As mentioned, these circumstances are particularly problematic when the leading and/or trailing edge of the plate are/is straight and parallel with the rotary axis of the printing roller. When using a plate where the leading and/or trailing edge have/has a shape which is not parallel with the rotary axis of the printing roller, the problem is smaller, but still very present as the plate is mounted externally of the sleeve and thereby causes a thickening of the sleeve.
Even if a plate, in some cases, has a very small thickness of, e.g., a few tenths of a millimeter, the leading edge of the plate encounters the screen roller and leaves it again, irrespectively of its shape. A plate or flexographic plate can also be with a thickness of, e.g., one or more millimeters. This, in some cases modest, thickness and the fact that a certain contact pressure is to be maintained between plate/printing roller and the screen roller in order to ensure optimal application of ink, glue or varnish means that the jolts—bouncing—will arise.
In many cases are used printing rollers/sleeves with a circumference which is greater than the extension of a plate, and even several independent plates can be arranged on a printing roller/sleeve.

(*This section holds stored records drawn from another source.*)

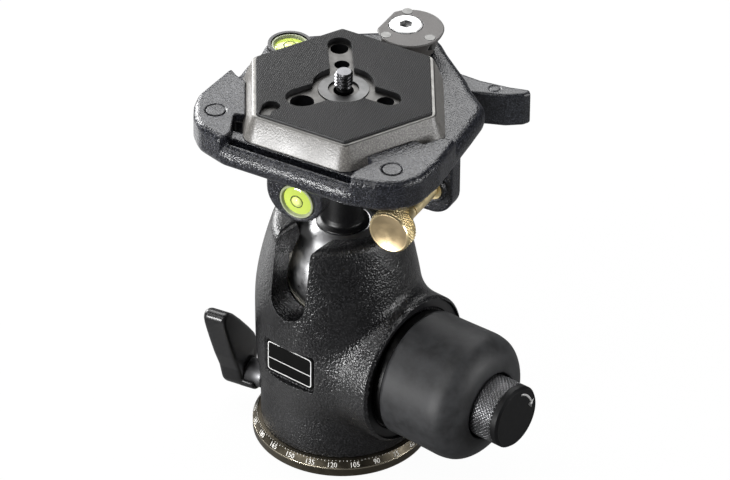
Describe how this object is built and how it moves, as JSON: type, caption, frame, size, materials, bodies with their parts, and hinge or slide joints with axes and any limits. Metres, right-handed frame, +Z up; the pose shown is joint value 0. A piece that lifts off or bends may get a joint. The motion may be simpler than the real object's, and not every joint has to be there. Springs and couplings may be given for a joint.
{
  "type": "tripod ball head",
  "caption": "Ball head for a tripod: bell-shaped housing with a front notch, side lock knob, pan lock lever and a hexagonal quick-release plate with cam lever.",
  "frame": {"origin": "middle of the base's underside, on the pan axis", "axes": "+Z up along the pan axis, +X along the ball lock knob, -Y toward the front notch"},
  "size_m": [0.1235, 0.1044, 0.1481],
  "materials": {
    "housing_coat": "coarse wrinkle powder coat, black",
    "neck_coat": "satin black",
    "head_coat": "fine-grained powder coat, dark blue grey",
    "lever_coat": "fine-grained powder coat, dark grey",
    "pan_lever_coat": "satin black",
    "base_anodised": "bronze anodised, turned",
    "ball_polish": "polished, dark anodised",
    "plate_casting": "fine cast",
    "cam_casting": "satin",
    "pad_rubber": "fine cross-hatched",
    "knob_rubber": "matt",
    "knob_core": "black anodised",
    "friction_plastic": "satin",
    "black_trim": "satin black",
    "vial": "clear, yellow-green liquid",
    "brass": "turned",
    "steel": "turned",
    "bright_steel": "bright",
    "machined": "turned",
    "seal": "smooth",
    "liner": "smooth, low friction"
  },
  "bodies": {
    "base": {"base_ring": "base_anodised", "pan_shaft": "machined", "base_screws": "steel", "pan_washer": "liner", "pan_retaining_ring": "steel"},
    "housing": {"housing": "housing_coat", "housing_floor": "machined", "floor_screws": "steel", "hydraulic_block": "machined", "upper_seat": "liner", "label_plate": "black_trim", "boss_ring": "black_trim", "spindle_bush": "brass", "oil_plug": "steel"},
    "pan_lever": {"pan_lock_lever": "pan_lever_coat", "pan_lock_hub": "steel", "pan_lock_cap": "steel", "pan_lock_spindle": "steel"},
    "pan_shoe": {"pan_brake_shoe": "brass"},
    "lock_knob": {"knob_core": "knob_core", "knob_grip": "knob_rubber", "knob_grub_screws": "steel", "lock_spindle": "steel", "friction_spring": "steel"},
    "friction_knob": {"friction_knob": "friction_plastic", "friction_spindle": "steel"},
    "master": {"master_piston": "machined", "master_piston_seal": "seal"},
    "brake": {"brake_cup": "liner", "brake_piston": "machined", "brake_piston_seal": "seal"},
    "liner": {"ball_liner": "liner"},
    "ball": {"ball": "ball_polish", "neck": "neck_coat", "neck_stud": "steel"},
    "head": {"qr_hub": "neck_coat", "hub_bolts": "steel", "qr_body": "head_coat", "front_level_vial": "vial", "top_level_vial": "vial", "top_level_ring": "black_trim", "hex_plate": "plate_casting", "rubber_pad": "pad_rubber", "screw_ring": "bright_steel", "cam_spring": "steel", "plunger_sleeve": "brass", "plunger_spring": "steel"},
    "camera_screw": {"camera_screw": "bright_steel"},
    "cam": {"cam_disc": "cam_casting", "cam_pins": "bright_steel", "cam_screw": "bright_steel", "cam_shaft": "steel", "cam_lever": "lever_coat"},
    "plunger": {"safety_knob": "brass", "plunger_rod": "steel"},
    "catch": {"catch_pin": "steel"}
  },
  "joints": [
    {"name": "pan", "type": "hinge", "parent": "base", "child": "housing", "pos_m": [0, 0, 0.0063], "axis": [0, 0, 1], "continuous": true},
    {"name": "pan_lock", "type": "hinge", "parent": "housing", "child": "pan_lever", "pos_m": [-0.03521, -0.00749, 0.011], "axis": [-0.9781, -0.2079, 0], "range_deg": [0, 90]},
    {"name": "pan_shoe_slide", "type": "slide", "parent": "housing", "child": "pan_shoe", "axis": [0.9781, 0.2079, 0], "range_m": [0, 0.0003]},
    {"name": "ball_lock", "type": "hinge", "parent": "housing", "child": "lock_knob", "pos_m": [0.05, 0, 0.0385], "axis": [-1, 0, 0], "range_deg": [0, 270]},
    {"name": "friction_set", "type": "hinge", "parent": "lock_knob", "child": "friction_knob", "pos_m": [0.07, 0, 0.0385], "axis": [-1, 0, 0], "range_deg": [0, 300]},
    {"name": "master_slide", "type": "slide", "parent": "housing", "child": "master", "axis": [-1, 0, 0], "range_m": [0, 0.002]},
    {"name": "brake_slide", "type": "slide", "parent": "housing", "child": "brake", "axis": [0, 0, 1], "range_m": [0, 0.00025]},
    {"name": "side_tilt", "type": "hinge", "parent": "housing", "child": "liner", "pos_m": [0, 0, 0.0695], "axis": [0, 1, 0], "range_deg": [-16, 16]},
    {"name": "front_tilt", "type": "hinge", "parent": "liner", "child": "ball", "pos_m": [0, 0, 0.0695], "axis": [1, 0, 0], "range_deg": [-16, 90]},
    {"name": "head_spin", "type": "hinge", "parent": "ball", "child": "head", "pos_m": [0, 0, 0.11], "axis": [0, 0, 1], "continuous": true},
    {"name": "camera_screw_turn", "type": "hinge", "parent": "head", "child": "camera_screw", "pos_m": [0, 0, 0.14], "axis": [0, 0, 1], "continuous": true},
    {"name": "cam_turn", "type": "hinge", "parent": "head", "child": "cam", "pos_m": [-0.00718, 0.0429, 0.125], "axis": [0, 0, 1], "range_deg": [0, 90], "stiffness_Nm_per_rad": 0.03, "springref_deg": -28.65},
    {"name": "catch_pull", "type": "slide", "parent": "head", "child": "plunger", "axis": [0.165, -0.9863, 0], "range_m": [0, 0.0025], "stiffness_N_per_m": 400, "springref_m": -0.003},
    {"name": "catch_drop", "type": "slide", "parent": "head", "child": "catch", "axis": [0, 0, 1], "range_m": [-0.0017, 0]}
  ],
  "couplings": [
    {"joint": "pan_shoe_slide", "follows": "pan_lock", "m_per_rad": 0.00019},
    {"joint": "master_slide", "follows": "ball_lock", "m_per_rad": 0.000424},
    {"joint": "brake_slide", "follows": "ball_lock", "m_per_rad": 0.000053},
    {"joint": "catch_drop", "follows": "catch_pull", "ratio": -0.68}
  ]
}
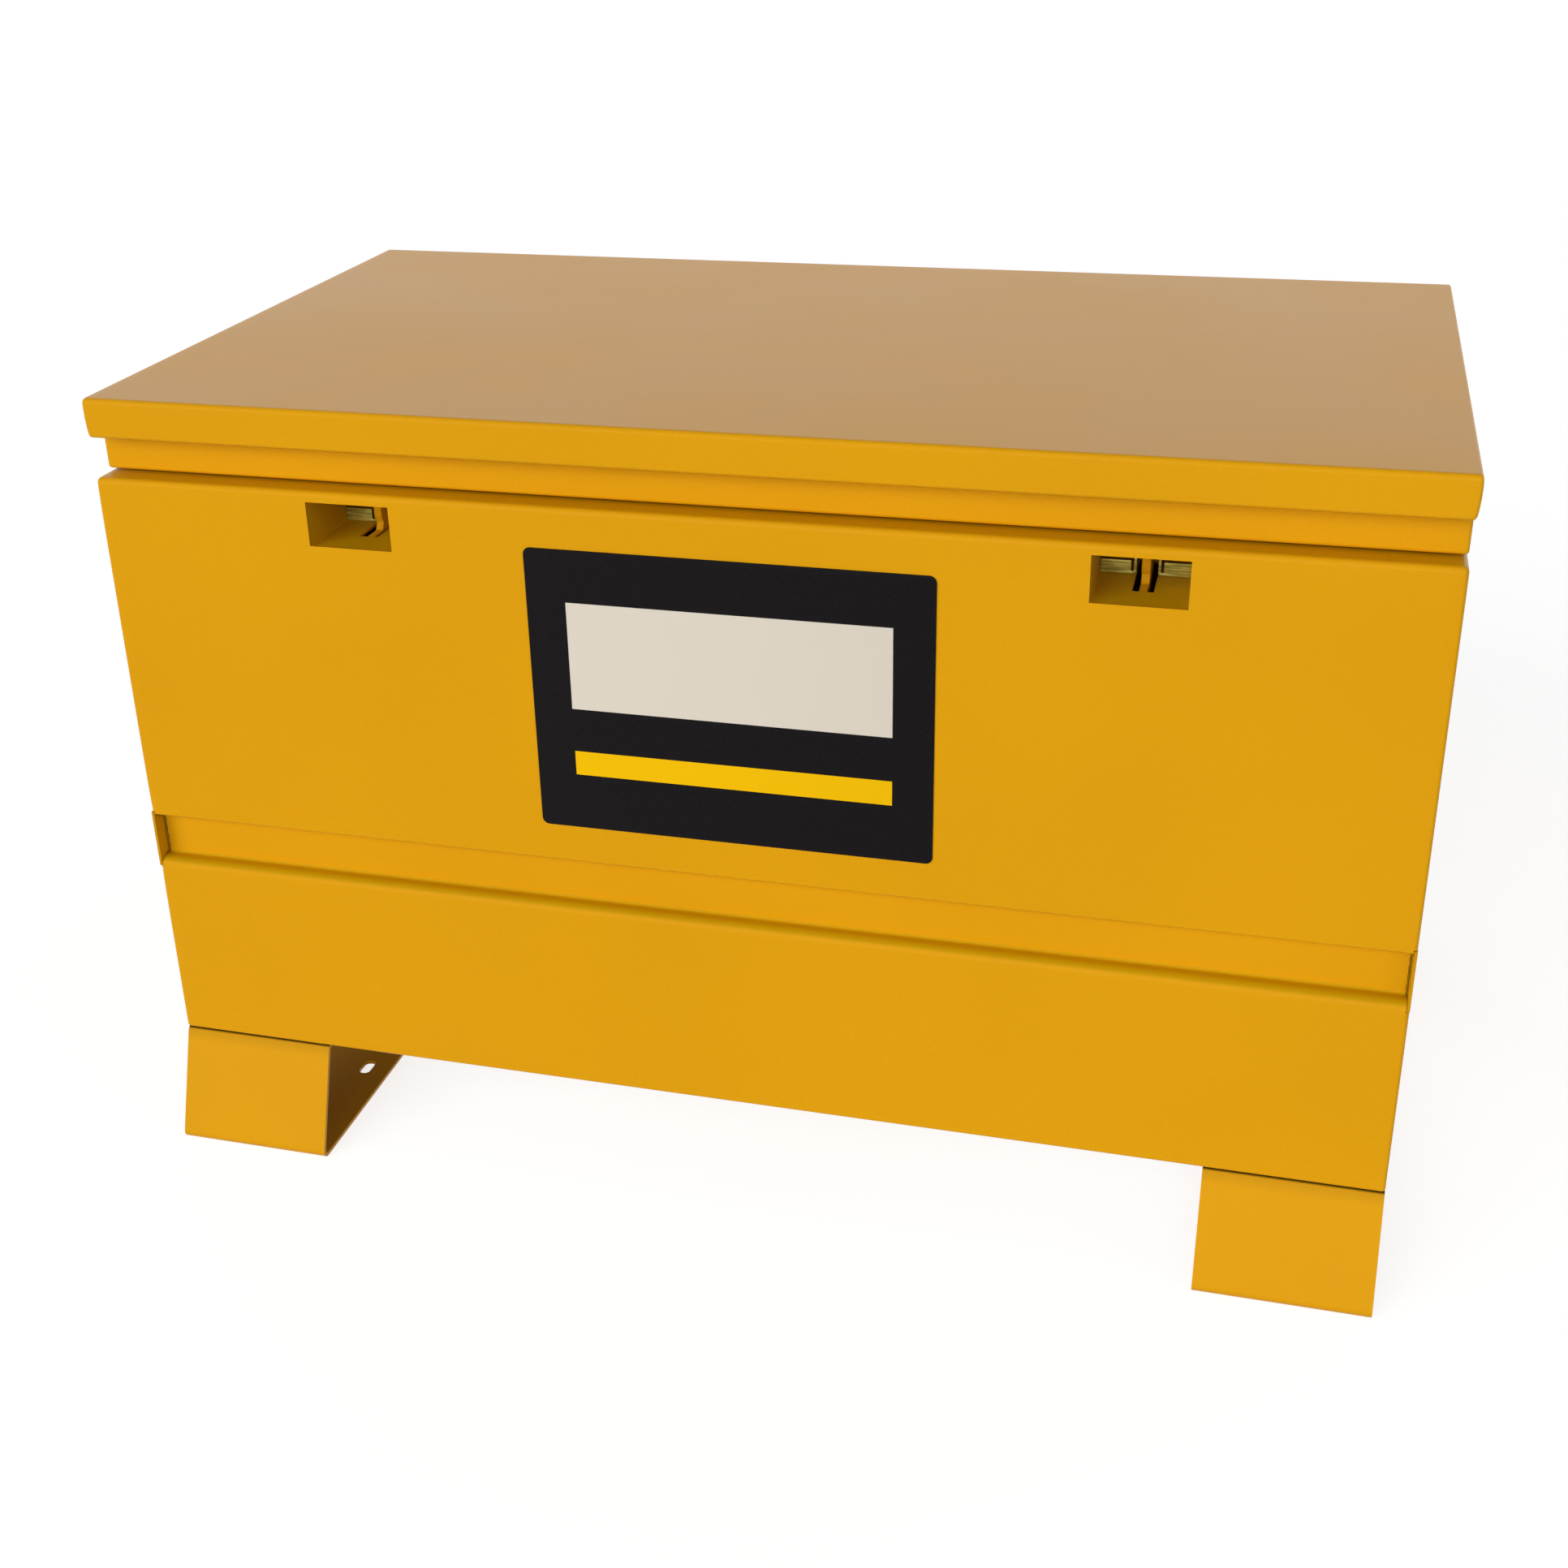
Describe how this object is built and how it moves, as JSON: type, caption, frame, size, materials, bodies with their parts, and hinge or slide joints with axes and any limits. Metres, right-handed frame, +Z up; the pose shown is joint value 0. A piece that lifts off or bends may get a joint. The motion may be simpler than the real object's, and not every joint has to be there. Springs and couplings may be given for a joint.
{
  "type": "jobsite storage box",
  "caption": "Sheet-steel jobsite storage box on two skids, with a hinged lid, recessed padlock pockets, gas struts and drop handles on its ends.",
  "frame": {"origin": "on the ground, under the middle of the box (bottom centre of its bounding box)", "axes": "+X to the right seen from the front, +Y to the back (hinge side), +Z up"},
  "size_m": [0.947, 0.5656, 0.5985],
  "materials": {
    "body_paint": "satin yellow powder coat",
    "zinc_plate": "yellow zinc plating",
    "polished_rod": "ground and polished",
    "strut_black": "satin black",
    "label_film": "satin vinyl film"
  },
  "bodies": {
    "box": {"front_panel": "body_paint", "back_panel": "body_paint", "floor_panel": "body_paint", "left_end_panel": "body_paint", "right_end_panel": "body_paint", "left_skid": "body_paint", "right_skid": "body_paint", "left_lock_pocket": "body_paint", "right_lock_pocket": "body_paint", "left_lock_keeper_inner": "zinc_plate", "left_lock_keeper_outer": "zinc_plate", "right_lock_keeper_inner": "zinc_plate", "right_lock_keeper_outer": "zinc_plate", "front_label": "label_film", "hinge_body_leaf": "body_paint", "hinge_pin": "polished_rod", "left_strut_body_bracket": "zinc_plate", "right_strut_body_bracket": "zinc_plate", "left_handle_plate": "body_paint", "right_handle_plate": "body_paint", "left_handle_bolt_1": "zinc_plate", "left_handle_bolt_2": "zinc_plate", "left_handle_bolt_3": "zinc_plate", "left_handle_bolt_4": "zinc_plate", "right_handle_bolt_1": "zinc_plate", "right_handle_bolt_2": "zinc_plate", "right_handle_bolt_3": "zinc_plate", "right_handle_bolt_4": "zinc_plate"},
    "lid": {"lid_skin": "body_paint", "left_lid_end": "body_paint", "right_lid_end": "body_paint", "lid_rib": "body_paint", "hinge_lid_leaf": "body_paint", "left_lock_tongue": "body_paint", "right_lock_tongue": "body_paint", "left_strut_lid_bracket": "zinc_plate", "right_strut_lid_bracket": "zinc_plate"},
    "left_strut_cylinder": {"left_strut_cylinder": "strut_black"},
    "left_strut_rod": {"left_strut_rod": "polished_rod"},
    "right_strut_cylinder": {"right_strut_cylinder": "strut_black"},
    "right_strut_rod": {"right_strut_rod": "polished_rod"},
    "left_handle": {"left_handle_bail": "body_paint"},
    "right_handle": {"right_handle_bail": "body_paint"}
  },
  "joints": [
    {"name": "lid_hinge", "type": "hinge", "parent": "box", "child": "lid", "pos_m": [0, 0.2596, 0.5427], "axis": [-1, 0, 0], "range_deg": [0, 95]},
    {"name": "left_strut_swing", "type": "hinge", "parent": "box", "child": "left_strut_cylinder", "pos_m": [-0.41925, 0.2093, 0.512], "axis": [-1, 0, 0], "range_deg": [0, 92.68]},
    {"name": "left_strut_extend", "type": "slide", "parent": "left_strut_cylinder", "child": "left_strut_rod", "axis": [0, -0.9481, 0.3181], "range_m": [0, 0.0864]},
    {"name": "right_strut_swing", "type": "hinge", "parent": "box", "child": "right_strut_cylinder", "pos_m": [0.41925, 0.2093, 0.512], "axis": [-1, 0, 0], "range_deg": [0, 92.68]},
    {"name": "right_strut_extend", "type": "slide", "parent": "right_strut_cylinder", "child": "right_strut_rod", "axis": [0, -0.9481, 0.3181], "range_m": [0, 0.0864]},
    {"name": "left_handle_swing", "type": "hinge", "parent": "box", "child": "left_handle", "pos_m": [-0.4654, 0, 0.4383], "axis": [0, 1, 0], "range_deg": [0, 90]},
    {"name": "right_handle_swing", "type": "hinge", "parent": "box", "child": "right_handle", "pos_m": [0.4654, 0, 0.4383], "axis": [0, -1, 0], "range_deg": [0, 90]}
  ],
  "couplings": [
    {"joint": "left_strut_swing", "follows": "lid_hinge", "ratio": 0.97552},
    {"joint": "left_strut_extend", "follows": "lid_hinge", "m_per_rad": 0.052103},
    {"joint": "right_strut_swing", "follows": "lid_hinge", "ratio": 0.97552},
    {"joint": "right_strut_extend", "follows": "lid_hinge", "m_per_rad": 0.052103}
  ]
}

In other words, this means by a rotation of a printing roller, one or more plate leading edges and one or more plate trailing edges will be present, all contributing to the unwanted bouncing vibrations.
None of the prior art methods for mounting plates on printing rollers or on sleeves for flexographic printing machines where the plate does not go all the way around the printing roller/sleeve are optimal, and they all have the drawback that they entail bouncing as mentioned above. There is therefore an acknowledged problem, but no solution to this problem.